-- Begin Stored data --
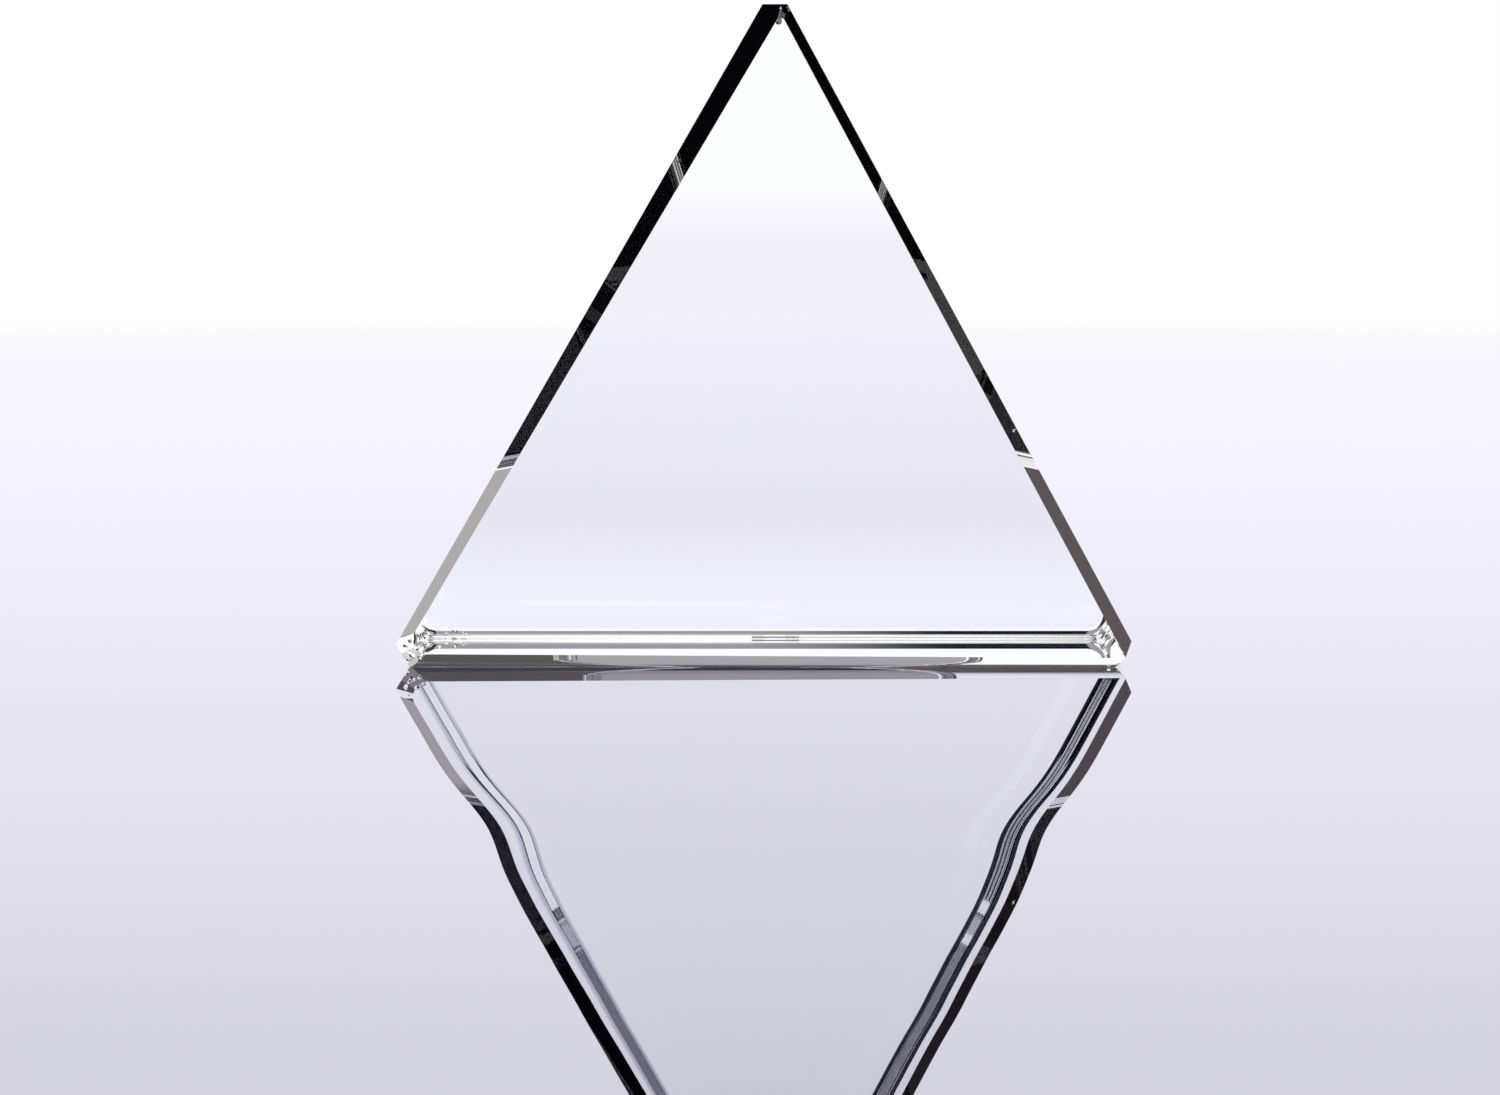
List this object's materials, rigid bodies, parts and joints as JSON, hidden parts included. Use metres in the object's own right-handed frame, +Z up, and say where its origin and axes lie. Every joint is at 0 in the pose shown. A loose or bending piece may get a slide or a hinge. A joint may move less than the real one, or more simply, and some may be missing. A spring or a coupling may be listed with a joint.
{
  "type": "triangular glass prism",
  "caption": "Solid clear glass triangular prism with sides near 60 degrees, narrow ground flats on its long edges, ground bevels round the front end and a rolled edge round the back end.",
  "frame": {"origin": "on the base face, at the middle of the block's width and length", "axes": "+Z up from the base to the apex flat, +Y along the bar towards its back end, +X to the right as seen from the front end"},
  "size_m": [0.0482, 0.06, 0.0434],
  "materials": {
    "optical_glass": "polished"
  },
  "bodies": {
    "root": {"glass_prism": "optical_glass"}
  },
  "joints": []
}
-- End Stored data --
What you are asked to do >> Write each line above out exactly.

The answer >>
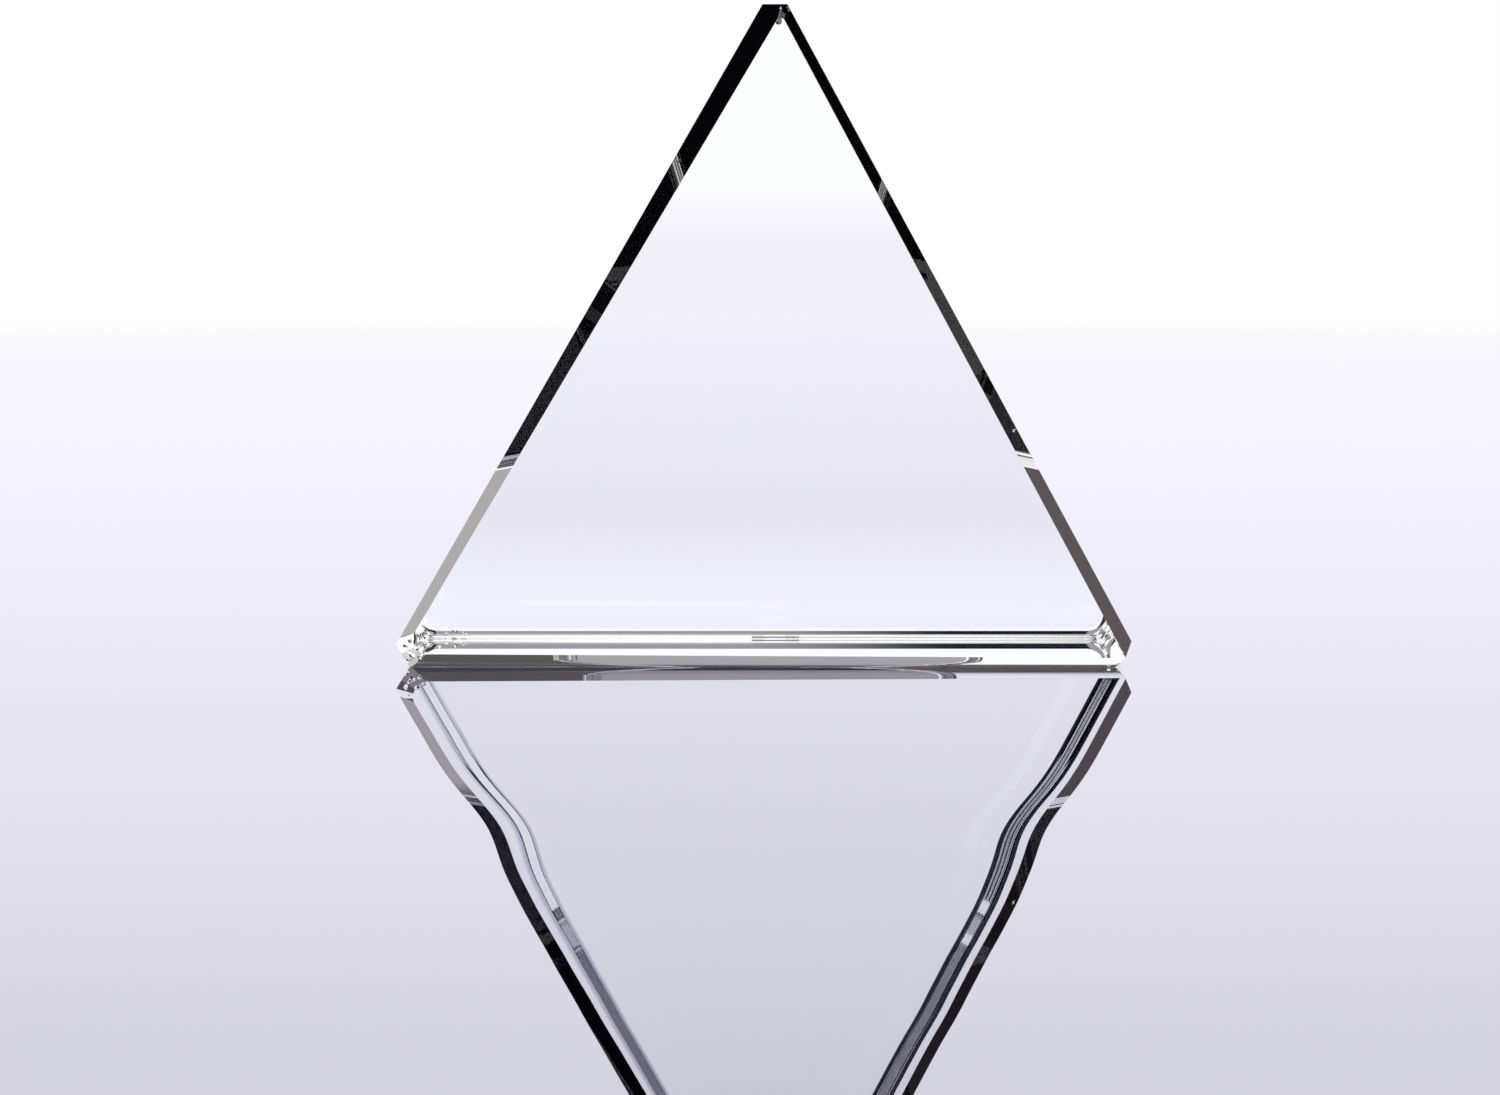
List this object's materials, rigid bodies, parts and joints as JSON, hidden parts included. Use metres in the object's own right-handed frame, +Z up, and say where its origin and axes lie. Every joint is at 0 in the pose shown. A loose or bending piece may get a slide or a hinge. A joint may move less than the real one, or more simply, and some may be missing. A spring or a coupling may be listed with a joint.
{
  "type": "triangular glass prism",
  "caption": "Solid clear glass triangular prism with sides near 60 degrees, narrow ground flats on its long edges, ground bevels round the front end and a rolled edge round the back end.",
  "frame": {"origin": "on the base face, at the middle of the block's width and length", "axes": "+Z up from the base to the apex flat, +Y along the bar towards its back end, +X to the right as seen from the front end"},
  "size_m": [0.0482, 0.06, 0.0434],
  "materials": {
    "optical_glass": "polished"
  },
  "bodies": {
    "root": {"glass_prism": "optical_glass"}
  },
  "joints": []
}